What is the way beyond this? Beyond our ability to turn both commandments, and the lack thereof, to the benefit of our own will? In our tradition, I would say that the answer is “covenant.” Unlike rules or commandments, which are basically externally imposed on us from above, a covenant is an agreement willingly entered into based on a relationship of trust. A covenant preserves the freedom, the human autonomy, that we so value (and that makes us uncomfortable with religious commandments), and yet also provides accountability. If I formally covenant with someone to do something, then my relationship of trust with them is what binds me to really doing it. And that relationship also allows them to hold me accountable for upholding the covenant, and me them.

Marriage is a covenant. And so is church membership** (see below). I believe we Christians would do well to enter into some new specific covenants with each other. Fasting? Praying? Almsgiving?

What about meatless Mondays? Yes, it’s a vegetarian thing (link). Anybody willing to join me in an intentional covenant to practice meatless Mondays (email me (link))? Maybe it’s a baby step toward creating a deeper sense of gratitude and compassion, and learning again the power of covenants.

Peace,

Mike

** The Union Church Membership Covenant, used since the 1930s, is…

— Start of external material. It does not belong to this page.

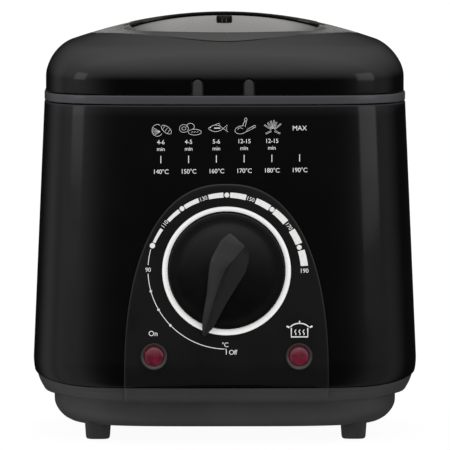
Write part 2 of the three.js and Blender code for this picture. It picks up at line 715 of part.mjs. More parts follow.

Believing in Jesus Christ as our Redeemer and Lord,
trusting in His revelation of the loving Heavenly Father,
and acknowledging our dependence upon the Holy Spirit,
we covenant with each other
• to worship and work together as loyal disciples of Jesus,
• to live among all people a life of righteousness and love,
• and to do all within our power to promote the reign of God’s will in all human relations.